Наша жизнь состоит из любви, и не любить – значит не жить
После страстного увлечения революцией 1848 года и горького разочарования в ней Жорж Санд с помощью своего обаяния и литературного авторитета помогла многим жертвам разгромленного переворота – будь то изгнанники или узники – вернуться к семьям. Она жила в Ноане, продолжала писать и по-прежнему была любима читателями и зрителями. Некоторые ее произведения были адаптированы для театра (хотя постановки и оказались гораздо слабее, чем ее романы).
Фотографический портрет Жорж Санд в годы ее романа с Ф. Шопеном
Весьма неровные отношения с дочерью компенсировались самой нежной дружбой с сыном, к тому же Морис удачно женился на Лине Каламатта – девушке, всем сердцем полюбившей свою свекровь и ставшей ей второй дочерью. Жорж Санд обожала внуков, радовалась дружбе с молодежью, которой в доме было много.
Лина Каламатта (1842–1901), жена Мориса Дюдевана, и их дочери, Аврора и Габриэль Дюдеван
Когда ей было ближе к 50, в ее жизнь вошел последний возлюбленный – самый добрый и преданный из всех. Это был талантливый гравер Александр Мансо, друг ее сына. Большая разница в возрасте не мешала отношениям, а удивительная общность вкусов и душевная близость доставляли обоим огромную радость. Санд писала о нем: «Вот человек, которого вы можете уважать, не боясь разочарования. Это существо – сама любовь, сама преданность! Очень возможно, что те двенадцать лет, которые я провела с ним с утра до вечера, примирили меня в конце концов с родом человеческим…» Они были неразлучны до самой смерти Мансо, который, как и Шопен, умер от чахотки. В отличие от композитора он скончался на руках Авроры.
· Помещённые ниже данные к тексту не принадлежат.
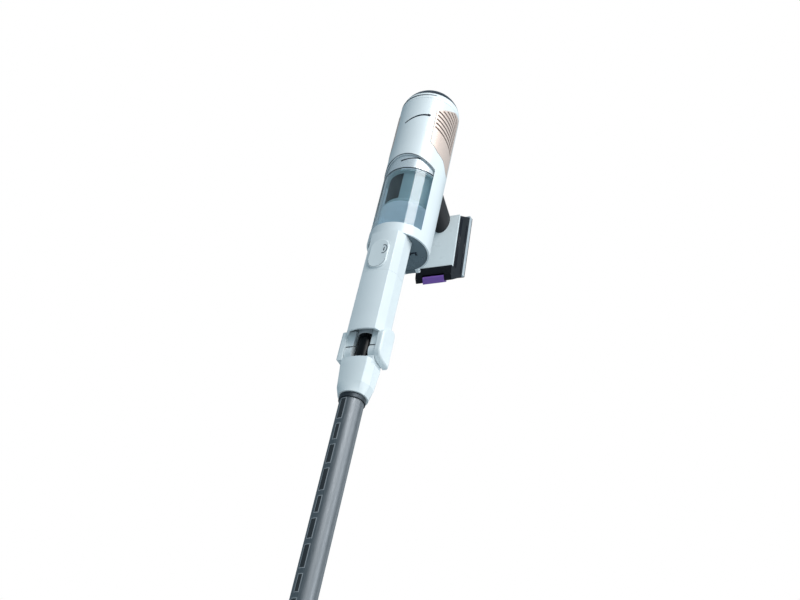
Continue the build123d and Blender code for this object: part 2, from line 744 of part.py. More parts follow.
lens_radius = 20.0
mode_radius = 7.0
lens_low_z = top_z - 6.5
with BuildPart() as top_cap:
    add(dome_slice(rim_z, top_z))
    add(dome_slice(rim_z - 1, top_z - 3.0, 3.0), mode=Mode.SUBTRACT)
    add(ring(lens_radius + seat_gap, 0, lens_low_z, top_z + 5), mode=Mode.SUBTRACT)
    add(ring(lens_radius + 2, mode_radius + fit_gap, lens_low_z - 3, lens_low_z - seat_gap))
save(top_cap.part, "top_cap")

with BuildPart() as display_lens:
    add(dome_slice(rim_z, top_z) & ring(lens_radius, mode_radius + fit_gap, lens_low_z, top_z + 5))
save(display_lens.part, "display_lens")

with BuildPart() as mode_button:
    add(ring(mode_radius, 0, lens_low_z - 1.5, top_z - 0.3))
    fillet(mode_button.edges().filter_by(GeomType.CIRCLE).sort_by(Axis.Z)[-1], 1)
save(mode_button.part, "mode_button")

# ---------------------------------------------------------------- grip and trigger
grip_length = hypot(grip_foot[0] - grip_root[0], grip_foot[1] - grip_root[1])
grip_dir = ((grip_foot[0] - grip_root[0]) / grip_length, (grip_foot[1] - grip_root[1]) / grip_length)
plate_length = hypot(dock_foot[0] - dock_top[0], dock_foot[1] - dock_top[1])
plate_dir = ((dock_foot[0] - dock_top[0]) / plate_length, (dock_foot[1] - dock_top[1]) / plate_length)


def on_grip(along, below):
    """Y and Z of a point so far along the grip's axis and so far under it."""
    y = grip_root[0] + along * grip_dir[0] + below * grip_dir[1]
    z = grip_root[1] + along * grip_dir[1] - below * grip_dir[0]
    return (y, z)


def on_dock(down, depth):
    """Y and Z of a point so far down the dock plate's front face and so far behind it."""
    y = dock_top[0] + down * plate_dir[0] - depth * plate_dir[1]
    z = dock_top[1] + down * plate_dir[1] + depth * plate_dir[0]
    return (y, z)


grip_plane = Plane((0, *grip_root), x_dir=(1, 0, 0), z_dir=(0, *grip_dir))
behind_plate = side_prism(
    [on_dock(-80, -0.1), on_dock(180, -0.1), on_dock(180, 60), on_dock(-80, 60)], -50, 50
)
with BuildPart() as grip:
    with BuildSketch(grip_plane):
        Ellipse(grip_half_width, grip_half_height)
    extrude(amount=grip_length + 20)
    with BuildSketch(grip_plane):
        Ellipse(grip_half_width - grip_wall, grip_half_height - grip_wall)
    extrude(amount=grip_length + 20, mode=Mode.SUBTRACT)
    add(ring(49.7, 0, 900, 1200), mode=Mode.SUBTRACT)
    add(behind_plate, mode=Mode.SUBTRACT)
    add(
        side_prism([on_grip(21.6, 8), on_grip(46.4, 8), on_grip(46.4, 40), on_grip(21.6, 40)], -7.4, 7.4),
        mode=Mode.SUBTRACT,
    )
save(grip.part, "grip")

with BuildPart() as trigger:
    add(
        side_prism(
            [
                on_grip(22, 12), on_grip(46, 12), on_grip(46, 22), on_grip(41, 25),
                on_grip(33, 23.5), on_grip(26, 26), on_grip(22, 24),
            ],
            -7, 7, 1.2,
        )
    )
save(trigger.part, "trigger")

# ---------------------------------------------------------------- dock plate and battery
with BuildPart() as battery_dock:
    add(
        side_prism(
            [on_dock(-2, 0), on_dock(plate_length, 0), on_dock(plate_length, 3), on_dock(-2, 3)],
            -dock_half_width, dock_half_width,
        )
    )
    add(side_prism([on_dock(12, 2), on_dock(74.5, 2), on_dock(74.5, 8.4), on_dock(12, 8.4)], -11, 11))
save(battery_dock.part, "battery_dock")

tab_half_width = 18.0
tab_top = 110.6
tab_back = 12.0
pocket_top = tab_top - 2
pocket_back = tab_back + fit_gap
with BuildPart() as battery_case:
    add(
        side_prism(
            [
                on_dock(-1.7, 3.3), on_dock(95.9, 3.3), on_dock(95.9, -2.5), on_dock(112, -1),
                on_dock(119.5, 4.2), on_dock(93.6, 37), on_dock(-21.5, 37),
            ],
            -dock_half_width, dock_half_width,
        )
    )
    fillet(battery_case.edges().filter_by(Axis.X).group_by(Axis.Z)[0], 2)
    add(
        side_prism([on_dock(7, 13), on_dock(88.5, 13), on_dock(88.5, 34.5), on_dock(7, 34.5)], -28, 28),
        mode=Mode.SUBTRACT,
    )
    add(
        side_prism([on_dock(-30, 0), on_dock(75.2, 0), on_dock(75.2, 8.8), on_dock(-30, 8.8)], -11.4, 11.4),
        mode=Mode.SUBTRACT,
    )
    # pocket of the release tab, open at the foot's front and underside
    add(
        side_prism(
            [
                on_dock(pocket_top, -6), on_dock(130, -6),
                on_dock(130, pocket_back), on_dock(pocket_top, pocket_back),
            ],
            -tab_half_width - fit_gap, tab_half_width + fit_gap,
        ),
        mode=Mode.SUBTRACT,
    )
save(battery_case.part, "battery_case")

with BuildPart() as battery_release:
    add(
        side_prism(
            [
                on_dock(tab_top, 0.2), on_dock(114, -0.3), on_dock(122.5, 4),
                on_dock(tab_top + 6, tab_back), on_dock(tab_top, tab_back),
            ],
            -tab_half_width, tab_half_width, 0.8,
        )
    )
save(battery_release.part, "battery_release")

with BuildPart() as battery_back:
    add(
        side_prism(
            [on_dock(-25, 37.2), on_dock(88, 37.2), on_dock(88, 46), on_dock(-25, 46)],
            -dock_half_width, dock_half_width,
        )
    )
    fillet(battery_back.faces().sort_by(Axis.Y)[-1].edges(), 1.5)
save(battery_back.part, "battery_back")

cell_plane = Plane((0, *on_dock(20, 24)), x_dir=(1, 0, 0), z_dir=(0, *plate_dir))
with BuildPart() as battery_cells:
    with BuildSketch(cell_plane):
        with Locations((-2 * cell_radius - 0.1, 0), (0, 0), (2 * cell_radius + 0.1, 0)):
            Circle(cell_radius)
    extrude(amount=cell_length)
save(battery_cells.part, "battery_cells")
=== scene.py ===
"""Looks of the cordless stick vacuum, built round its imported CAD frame. Units are metres."""
import json
from math import atan2, cos, degrees, pi, radians, sin, tau

import bmesh
import bpy
from mathutils import Matrix, Vector


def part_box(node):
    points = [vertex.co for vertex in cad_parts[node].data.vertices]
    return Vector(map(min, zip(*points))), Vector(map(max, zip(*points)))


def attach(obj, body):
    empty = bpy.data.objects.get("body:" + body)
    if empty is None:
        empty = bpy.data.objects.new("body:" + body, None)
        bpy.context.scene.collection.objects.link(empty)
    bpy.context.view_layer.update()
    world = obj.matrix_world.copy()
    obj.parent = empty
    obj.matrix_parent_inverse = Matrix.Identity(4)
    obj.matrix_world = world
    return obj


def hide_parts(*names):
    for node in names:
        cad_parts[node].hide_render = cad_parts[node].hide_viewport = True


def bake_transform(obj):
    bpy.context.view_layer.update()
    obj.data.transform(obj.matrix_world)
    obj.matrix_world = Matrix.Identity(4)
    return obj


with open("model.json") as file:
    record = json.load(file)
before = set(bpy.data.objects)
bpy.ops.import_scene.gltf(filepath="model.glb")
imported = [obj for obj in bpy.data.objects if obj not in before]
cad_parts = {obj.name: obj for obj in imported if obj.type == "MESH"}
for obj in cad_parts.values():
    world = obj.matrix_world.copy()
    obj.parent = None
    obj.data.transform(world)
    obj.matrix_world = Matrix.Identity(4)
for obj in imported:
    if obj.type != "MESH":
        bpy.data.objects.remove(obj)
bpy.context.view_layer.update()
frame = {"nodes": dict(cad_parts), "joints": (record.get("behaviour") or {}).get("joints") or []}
nodes = frame["nodes"]


def box_middle(node):
    """The middle of a CAD node's box."""
    low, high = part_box(node)
    return (low + high) / 2


# places and sizes taken from the frame
shell_low, shell_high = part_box("main_shell")
tube_low, tube_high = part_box("wand_tube")
cup_low, cup_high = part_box("dust_cup")
body_y = box_middle("dust_cup").y
wand_y = box_middle("wand_tube").y
shell_radius = (shell_high.x - shell_low.x) / 2
cup_radius = (cup_high.x - cup_low.x) / 2
tube_radius = (tube_high.x - tube_low.x) / 2
flex_joint = next(joint for joint in frame["joints"] if joint["name"] == "wand_flex")
hinge_z = flex_joint["pos_m"][2]


# ---------------------------------------------------------------- materials
def new_material(name):
    """An empty node material with a Principled shader; returns (material, nodes, links, shader)."""
    material = bpy.data.materials.new(name)
    material.use_nodes = True
    tree = material.node_tree
    shader = tree.nodes["Principled BSDF"]
    return material, tree.nodes, tree.links, shader


def noise(tree_nodes, links, scale, detail=3.0, stretch=(1, 1, 1)):
    """A noise texture in the piece's own coordinates, in cells per metre."""
    place = tree_nodes.new("ShaderNodeTexCoord")
    mapping = tree_nodes.new("ShaderNodeMapping")
    mapping.inputs["Scale"].default_value = stretch
    texture = tree_nodes.new("ShaderNodeTexNoise")
    texture.inputs["Scale"].default_value = scale
    texture.inputs["Detail"].default_value = detail
    links.new(place.outputs["Object"], mapping.inputs["Vector"])
    links.new(mapping.outputs["Vector"], texture.inputs["Vector"])
    return texture.outputs["Fac"]


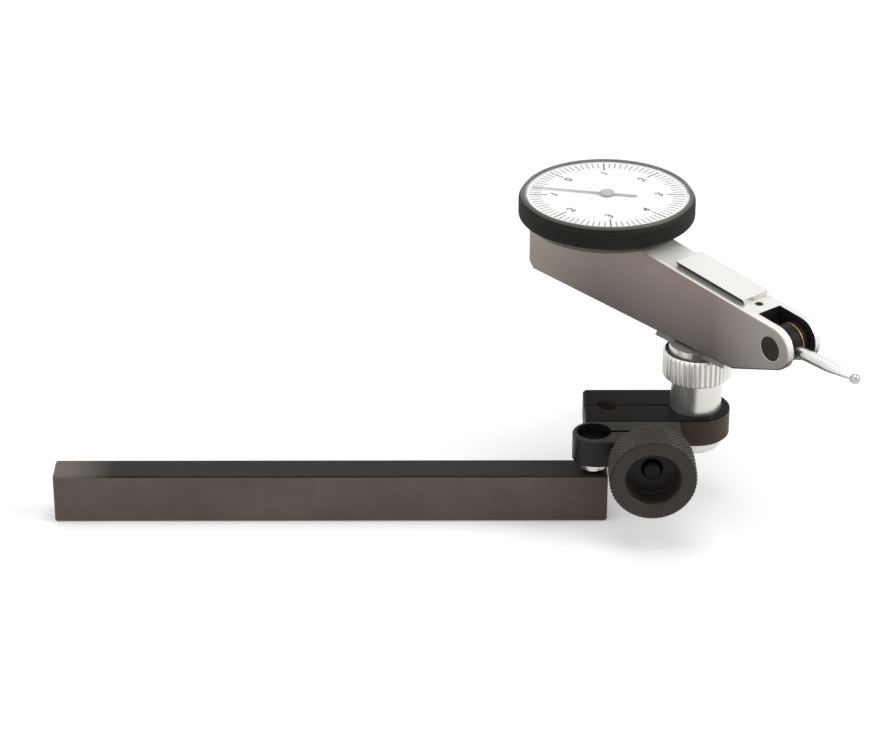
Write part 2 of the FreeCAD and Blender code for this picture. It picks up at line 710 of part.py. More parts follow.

Дом Жорж Санд и гравера Александра Мансо в Палезо. Жорж Санд переехала в это поместье в 1864 году и продала его в 1869 году
В письме Дюма Жорж Санд рассказывала: «У меня очень утешительные и даже веселые мысли о смерти, и я надеюсь, что заслужила себе счастья в будущей жизни. Я провела многие часы своей жизни, глядя на растущую траву или на спокойные большие камни при лунном свете. Я так сливалась с существованием этих немых предметов, которые считают неодушевленными, что начинала ощущать в себе самой их тихую усыпленность. И внезапно в минуты такого отупения в моем сердце пробуждался восторженный и страстный порыв к тому, каков бы он ни был, кто создал эти две великие вещи: жизнь и покой, деятельность и сон. Эта вера в то, что Всеобъемлющий больше, прекраснее, сильнее и лучше каждого из нас, позволяет нам пребывать в мечте, которую вы называете иллюзиями молодости, а я называю идеалом, то есть способностью видеть истину, скрытую за видимостью жалкого небесного купола. Я оптимистка вопреки всему, что выстрадала…»
Жорж Санд
После тяжелой десятидневной болезни (непроходимости кишечника, с которой не смогли справиться врачи) Жорж Санд умерла в окружении близких. Ей было 72 года.
Любящие люди, друзья-писатели и принц Жером Бонапарт шли за ее гробом.